Entries with model source code
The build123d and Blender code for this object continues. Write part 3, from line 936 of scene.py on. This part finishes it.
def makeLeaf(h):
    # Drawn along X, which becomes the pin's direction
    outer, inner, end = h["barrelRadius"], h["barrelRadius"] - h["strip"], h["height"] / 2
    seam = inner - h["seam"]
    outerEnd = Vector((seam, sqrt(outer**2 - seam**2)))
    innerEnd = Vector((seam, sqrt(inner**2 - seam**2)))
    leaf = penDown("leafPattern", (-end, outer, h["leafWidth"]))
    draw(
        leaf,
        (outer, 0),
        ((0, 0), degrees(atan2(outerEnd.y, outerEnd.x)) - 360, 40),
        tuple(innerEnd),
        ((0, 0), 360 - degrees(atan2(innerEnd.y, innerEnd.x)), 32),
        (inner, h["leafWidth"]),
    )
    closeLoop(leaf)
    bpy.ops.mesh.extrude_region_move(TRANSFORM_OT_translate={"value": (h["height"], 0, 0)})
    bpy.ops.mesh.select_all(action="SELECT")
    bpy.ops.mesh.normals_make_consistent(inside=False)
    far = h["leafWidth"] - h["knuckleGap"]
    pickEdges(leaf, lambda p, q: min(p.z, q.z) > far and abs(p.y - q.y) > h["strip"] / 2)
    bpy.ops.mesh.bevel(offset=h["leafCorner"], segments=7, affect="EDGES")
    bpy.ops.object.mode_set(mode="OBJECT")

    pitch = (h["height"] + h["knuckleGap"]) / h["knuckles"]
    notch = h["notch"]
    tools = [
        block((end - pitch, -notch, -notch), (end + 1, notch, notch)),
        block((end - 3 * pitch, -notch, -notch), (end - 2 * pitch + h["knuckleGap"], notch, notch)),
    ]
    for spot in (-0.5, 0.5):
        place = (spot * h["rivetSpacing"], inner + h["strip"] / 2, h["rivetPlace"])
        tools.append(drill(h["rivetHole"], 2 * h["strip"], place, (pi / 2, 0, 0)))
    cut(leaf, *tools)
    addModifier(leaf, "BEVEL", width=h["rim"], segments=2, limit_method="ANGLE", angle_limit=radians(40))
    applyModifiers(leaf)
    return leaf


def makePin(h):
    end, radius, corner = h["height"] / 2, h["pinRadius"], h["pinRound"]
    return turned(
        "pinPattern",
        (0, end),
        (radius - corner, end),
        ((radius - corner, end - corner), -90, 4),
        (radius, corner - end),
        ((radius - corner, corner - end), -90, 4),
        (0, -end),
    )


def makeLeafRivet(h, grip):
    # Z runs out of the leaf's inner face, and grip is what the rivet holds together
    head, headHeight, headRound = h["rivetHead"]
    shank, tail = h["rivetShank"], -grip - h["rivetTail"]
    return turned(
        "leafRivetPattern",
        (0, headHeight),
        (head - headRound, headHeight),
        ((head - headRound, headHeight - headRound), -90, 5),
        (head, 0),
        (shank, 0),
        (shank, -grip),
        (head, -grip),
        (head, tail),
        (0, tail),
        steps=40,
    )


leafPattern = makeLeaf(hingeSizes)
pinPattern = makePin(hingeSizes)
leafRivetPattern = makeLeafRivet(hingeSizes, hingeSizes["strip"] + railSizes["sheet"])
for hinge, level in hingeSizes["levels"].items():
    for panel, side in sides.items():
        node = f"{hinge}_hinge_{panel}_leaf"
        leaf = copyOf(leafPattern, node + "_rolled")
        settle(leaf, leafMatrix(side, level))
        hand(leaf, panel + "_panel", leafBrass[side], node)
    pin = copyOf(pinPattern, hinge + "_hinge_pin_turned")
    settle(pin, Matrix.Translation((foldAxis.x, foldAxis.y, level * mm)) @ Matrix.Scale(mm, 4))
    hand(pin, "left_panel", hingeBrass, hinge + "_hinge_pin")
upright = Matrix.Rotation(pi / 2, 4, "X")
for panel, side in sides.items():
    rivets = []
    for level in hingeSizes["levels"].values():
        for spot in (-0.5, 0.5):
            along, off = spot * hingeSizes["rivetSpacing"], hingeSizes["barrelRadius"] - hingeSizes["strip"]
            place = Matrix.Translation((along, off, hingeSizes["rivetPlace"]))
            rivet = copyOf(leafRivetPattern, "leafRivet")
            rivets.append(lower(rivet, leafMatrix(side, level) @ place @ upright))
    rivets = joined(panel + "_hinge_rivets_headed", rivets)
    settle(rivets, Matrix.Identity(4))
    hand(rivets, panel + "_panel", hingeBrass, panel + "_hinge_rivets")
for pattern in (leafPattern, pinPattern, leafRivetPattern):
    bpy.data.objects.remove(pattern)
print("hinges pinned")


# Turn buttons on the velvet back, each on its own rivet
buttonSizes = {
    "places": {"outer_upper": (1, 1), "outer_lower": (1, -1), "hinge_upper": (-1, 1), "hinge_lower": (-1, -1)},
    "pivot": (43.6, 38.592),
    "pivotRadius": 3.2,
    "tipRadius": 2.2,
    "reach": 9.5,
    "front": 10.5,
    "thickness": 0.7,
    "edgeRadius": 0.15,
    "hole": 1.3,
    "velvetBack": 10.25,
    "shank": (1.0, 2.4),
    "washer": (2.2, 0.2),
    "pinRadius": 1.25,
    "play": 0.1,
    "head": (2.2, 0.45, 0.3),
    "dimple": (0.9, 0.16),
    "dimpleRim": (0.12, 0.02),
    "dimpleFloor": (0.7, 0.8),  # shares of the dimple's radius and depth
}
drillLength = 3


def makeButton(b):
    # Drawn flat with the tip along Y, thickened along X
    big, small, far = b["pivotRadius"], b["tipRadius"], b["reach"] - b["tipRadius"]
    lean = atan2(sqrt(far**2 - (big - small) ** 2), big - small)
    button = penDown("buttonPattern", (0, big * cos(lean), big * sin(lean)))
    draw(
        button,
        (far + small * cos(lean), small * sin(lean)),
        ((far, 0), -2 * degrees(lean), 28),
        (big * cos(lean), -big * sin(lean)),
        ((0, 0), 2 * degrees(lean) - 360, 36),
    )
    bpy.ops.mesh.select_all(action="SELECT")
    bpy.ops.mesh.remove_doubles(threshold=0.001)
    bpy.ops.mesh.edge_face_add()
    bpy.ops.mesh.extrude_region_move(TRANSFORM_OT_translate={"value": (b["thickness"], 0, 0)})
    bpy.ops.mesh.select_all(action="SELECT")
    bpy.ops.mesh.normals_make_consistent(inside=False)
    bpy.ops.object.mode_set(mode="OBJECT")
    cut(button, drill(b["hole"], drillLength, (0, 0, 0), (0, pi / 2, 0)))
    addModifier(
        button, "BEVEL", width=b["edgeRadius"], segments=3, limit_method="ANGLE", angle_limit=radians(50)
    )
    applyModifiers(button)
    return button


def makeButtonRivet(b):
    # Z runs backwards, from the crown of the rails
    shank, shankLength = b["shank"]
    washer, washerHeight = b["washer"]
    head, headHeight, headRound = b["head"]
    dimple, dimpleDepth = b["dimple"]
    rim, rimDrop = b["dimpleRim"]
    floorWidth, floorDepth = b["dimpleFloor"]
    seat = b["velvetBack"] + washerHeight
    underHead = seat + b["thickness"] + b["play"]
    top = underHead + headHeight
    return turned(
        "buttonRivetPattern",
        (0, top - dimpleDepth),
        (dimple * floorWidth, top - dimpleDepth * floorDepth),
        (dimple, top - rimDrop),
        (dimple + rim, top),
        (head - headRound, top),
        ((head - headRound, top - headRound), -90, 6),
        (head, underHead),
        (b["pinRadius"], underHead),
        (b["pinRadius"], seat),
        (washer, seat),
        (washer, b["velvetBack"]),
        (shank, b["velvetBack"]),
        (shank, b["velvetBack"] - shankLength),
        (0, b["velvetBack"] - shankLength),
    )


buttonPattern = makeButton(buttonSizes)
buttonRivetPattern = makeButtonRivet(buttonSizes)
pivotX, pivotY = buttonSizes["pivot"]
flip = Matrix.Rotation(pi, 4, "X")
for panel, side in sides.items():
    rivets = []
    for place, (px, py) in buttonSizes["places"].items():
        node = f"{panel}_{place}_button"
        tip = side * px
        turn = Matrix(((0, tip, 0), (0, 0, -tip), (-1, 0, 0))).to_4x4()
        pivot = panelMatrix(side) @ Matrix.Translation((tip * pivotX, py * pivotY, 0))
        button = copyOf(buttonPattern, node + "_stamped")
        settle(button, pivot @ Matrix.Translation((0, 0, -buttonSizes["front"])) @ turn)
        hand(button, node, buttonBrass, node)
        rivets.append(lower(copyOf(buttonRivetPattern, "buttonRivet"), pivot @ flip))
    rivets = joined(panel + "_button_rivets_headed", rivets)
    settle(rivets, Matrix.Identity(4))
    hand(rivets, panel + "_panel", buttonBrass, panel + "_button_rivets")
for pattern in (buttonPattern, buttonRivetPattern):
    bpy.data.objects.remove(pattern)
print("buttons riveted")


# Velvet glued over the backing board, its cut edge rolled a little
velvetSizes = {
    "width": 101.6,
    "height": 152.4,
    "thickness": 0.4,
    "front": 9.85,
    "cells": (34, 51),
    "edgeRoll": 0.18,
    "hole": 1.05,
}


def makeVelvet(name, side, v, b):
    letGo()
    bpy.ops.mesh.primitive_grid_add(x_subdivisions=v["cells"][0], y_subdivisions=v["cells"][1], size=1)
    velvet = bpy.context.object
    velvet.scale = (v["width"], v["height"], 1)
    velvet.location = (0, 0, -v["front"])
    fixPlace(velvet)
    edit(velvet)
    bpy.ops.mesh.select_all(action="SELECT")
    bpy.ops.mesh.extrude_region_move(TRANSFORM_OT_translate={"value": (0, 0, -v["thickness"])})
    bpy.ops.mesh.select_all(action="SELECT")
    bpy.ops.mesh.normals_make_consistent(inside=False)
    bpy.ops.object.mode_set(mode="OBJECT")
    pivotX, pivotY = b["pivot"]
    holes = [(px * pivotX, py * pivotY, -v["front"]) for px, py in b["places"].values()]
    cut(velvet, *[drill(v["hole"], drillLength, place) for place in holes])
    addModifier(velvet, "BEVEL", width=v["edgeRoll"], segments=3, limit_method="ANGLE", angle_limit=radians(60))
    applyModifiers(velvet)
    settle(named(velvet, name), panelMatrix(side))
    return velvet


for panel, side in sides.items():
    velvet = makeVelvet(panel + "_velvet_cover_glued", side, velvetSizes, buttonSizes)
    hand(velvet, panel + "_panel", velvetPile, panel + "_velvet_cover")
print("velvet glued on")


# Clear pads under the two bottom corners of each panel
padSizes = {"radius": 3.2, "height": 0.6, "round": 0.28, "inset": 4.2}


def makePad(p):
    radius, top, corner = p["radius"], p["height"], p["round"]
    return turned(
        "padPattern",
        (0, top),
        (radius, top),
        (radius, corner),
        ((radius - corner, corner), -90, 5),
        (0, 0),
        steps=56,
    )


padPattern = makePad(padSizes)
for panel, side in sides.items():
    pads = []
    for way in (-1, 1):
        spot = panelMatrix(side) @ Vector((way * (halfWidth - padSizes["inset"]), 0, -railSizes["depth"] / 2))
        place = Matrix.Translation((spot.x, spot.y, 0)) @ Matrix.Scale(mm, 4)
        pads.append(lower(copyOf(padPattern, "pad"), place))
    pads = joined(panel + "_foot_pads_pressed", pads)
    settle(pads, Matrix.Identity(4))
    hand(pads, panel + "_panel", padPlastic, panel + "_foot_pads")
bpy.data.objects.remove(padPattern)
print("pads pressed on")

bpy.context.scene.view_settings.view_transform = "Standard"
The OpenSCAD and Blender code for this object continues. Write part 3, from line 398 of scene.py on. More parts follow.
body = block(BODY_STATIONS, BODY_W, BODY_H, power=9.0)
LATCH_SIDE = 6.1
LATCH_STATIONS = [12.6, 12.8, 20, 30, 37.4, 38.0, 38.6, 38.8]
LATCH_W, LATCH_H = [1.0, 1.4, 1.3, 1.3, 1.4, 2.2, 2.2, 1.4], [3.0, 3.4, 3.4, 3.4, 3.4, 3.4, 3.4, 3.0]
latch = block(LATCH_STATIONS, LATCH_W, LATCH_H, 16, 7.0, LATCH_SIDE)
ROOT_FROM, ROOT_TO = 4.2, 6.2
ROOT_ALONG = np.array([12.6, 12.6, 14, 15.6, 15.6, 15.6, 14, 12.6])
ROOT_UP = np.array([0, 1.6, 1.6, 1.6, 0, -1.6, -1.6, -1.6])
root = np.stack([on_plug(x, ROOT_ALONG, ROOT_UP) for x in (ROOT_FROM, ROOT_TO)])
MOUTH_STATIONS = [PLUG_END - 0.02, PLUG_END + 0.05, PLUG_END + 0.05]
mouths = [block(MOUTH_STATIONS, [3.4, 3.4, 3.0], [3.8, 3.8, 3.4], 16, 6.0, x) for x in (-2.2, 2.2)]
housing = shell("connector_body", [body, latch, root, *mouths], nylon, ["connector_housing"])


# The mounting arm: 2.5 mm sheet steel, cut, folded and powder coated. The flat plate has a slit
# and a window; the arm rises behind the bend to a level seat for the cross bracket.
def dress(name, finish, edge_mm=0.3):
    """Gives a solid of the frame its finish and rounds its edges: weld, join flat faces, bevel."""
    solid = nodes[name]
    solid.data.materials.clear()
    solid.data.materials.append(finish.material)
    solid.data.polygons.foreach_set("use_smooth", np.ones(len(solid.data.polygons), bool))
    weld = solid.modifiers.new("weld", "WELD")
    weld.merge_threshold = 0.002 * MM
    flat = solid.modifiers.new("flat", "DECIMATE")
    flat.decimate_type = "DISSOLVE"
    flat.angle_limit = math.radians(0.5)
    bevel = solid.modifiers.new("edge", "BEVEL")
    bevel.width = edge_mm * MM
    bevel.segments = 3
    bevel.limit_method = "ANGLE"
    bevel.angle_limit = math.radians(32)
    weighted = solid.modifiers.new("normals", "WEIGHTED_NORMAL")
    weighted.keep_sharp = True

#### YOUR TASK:
Find how many lines in the material hold the word "part" and state that number alone.

#### SOLUTION TO THE EXERCISE:
2